What did you do before?

I supported my husband William in his business. It’s a textile business reasonably close to Manchester and I helped him to start taking the business into Europe. This was alongside my political dreams of becoming an MP. Also for many years I was a councillor in the North West.

Prior to that I was a modern languages teacher in German and French as German is my first language. I also was raising our four children who are now grown up.

When did your interest in politics start?

Very early on in my childhood. I was born in Germany, I’m 57, was born in 1960 into those early years of the legacy of Nazi Germany and it had an effect on me.

I grew up overwhelmed by the abyss of the Holocaust, by the feeling of ‘how could this have happened?’ and from very early on wanted to campaign for democracy and be a freedom fighter.

At university I campaigned for participation and for standing up for our rights. I believed – and still do – in empowering those who feel they have no voice. Even if it takes a long time, we have to stand up for what we believe in. Even today when people dismiss extreme right wing views as ‘niche’ or ‘not to be taken seriously’ I remember that everyone should ‘beware beginnings’.

How did the Holocaust affect your family? 

My mother was quarter Jewish and many of her relatives had to flee – I still have family in Norway today as a result of that flight. Some of those relatives lost their family members to the concentration camps and persecution.

My mother lived with the impact her whole life and I would never want to see anything like that again. My mother was not allowed to go to university as she was not seen as ‘pure of race’ even though she was a quarter Jewish. Even later, when socialising she would call someone out on racist views – even if the rest of the group was embarrassed – if they were ‘closet’ racists she would say so and highlight their unreasonable views.
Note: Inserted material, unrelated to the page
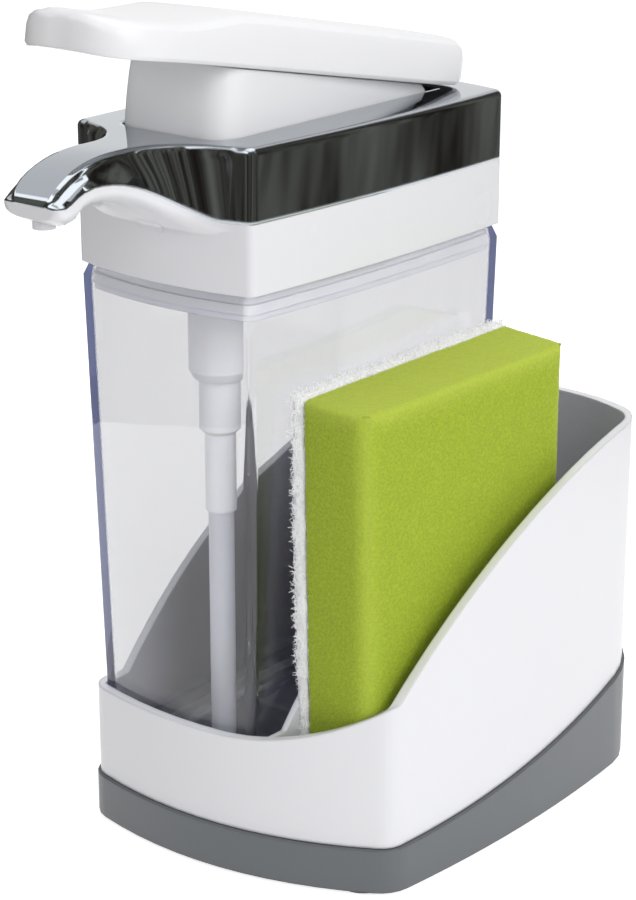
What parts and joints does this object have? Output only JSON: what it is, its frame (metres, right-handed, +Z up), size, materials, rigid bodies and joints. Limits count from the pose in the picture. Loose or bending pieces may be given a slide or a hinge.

My father wasn’t Jewish and wasn’t involved with the Nazis but by the early 1930s it was very dangerous for anyone to show open resistance. You had to try to survive in a terrible climate as a German citizen.

Today when I visit countries such as Poland & Lithuania and see the reality of what was done to millions of people I know I must do my bit to never let that happen again.

Why did you choose the Liberal Democrats as your political party of choice?

I’m a passionate pro-European because of my background and so is my husband. So for me the Liberal Democrats represented what I believed in – Europe and also the environment.

The health and future of our planet is very important to me and is, in my view, the most pressing issue we have to face. I personally believed that within Europe we have done good things for our environment and we need to be mindful of what happens now.

I don’t want to see us starting to pollute our beaches or rivers as we pull out of Europe – thinking we are not bound by legislation which has done great things for how we live and the world we live in.

How do you feel about small business?

I have felt both the joy and challenge of running your own business. The energy and sacrifice required and the 24/7 commitment required because I saw my husband do it. It’s exciting and it brings challenges and opportunities.

It’s also a community with many different points of view. The challenge then becomes being able to speak with one voice. A manufacturing business has very different needs to an IT business or a tourism company.

What are the challenges being faced by businesses in Bath- in your experience?

One of the major problems is the ability to find the right premises to build and grow a business. As a World Heritage site this can bring challenges.

There is also the problem of extremely high property prices which lead to extremely high rents. Currently we have too many empty shops in central Bath, probably for this reason. It’s not just a question of business rates. It’s rent costs and high property prices that also affects ordinary people trying to find somewhere to live locally.

Corporation tax avoidance is an issue. I don’t really accept the argument about keeping it to a low level. It is a tax on profit but we have to stop big companies getting away with tax avoidance.

However I do believe in Bath – and other places – the cost of renting business space or extending business premises needs to be addressed. The effect is that some businesses will move out of the city to afford to expand.

Another issue is broadband speed and the monopoly one provider seems to have over the city. This must be addressed as it’s now business critical to offer better speeds and hopefully more choice.

What are your top three priorities in representing Bath at a government level?

1. Brexit – getting this as right as it can be is vital for us all.

I’m pro-European, I’m not ashamed of that but we have to do our best with what is going to happen. This will focus about 80 per cent of the Government’s attention in my view. It will affect business of that there is no doubt.

2. Climate Change – as we move away from Europe we
must not become de-regulated around our commitments to our environment. We must protect our planet both locally, nationally and globally.

3. Grenfell – the fall-out from this disaster will be felt for

years to come. Housing and fire safety will now become

priorities and as I’ve been given the shadow role for

communities & local government within the Lib Dem MPs , it’s something which I will be looking at closely.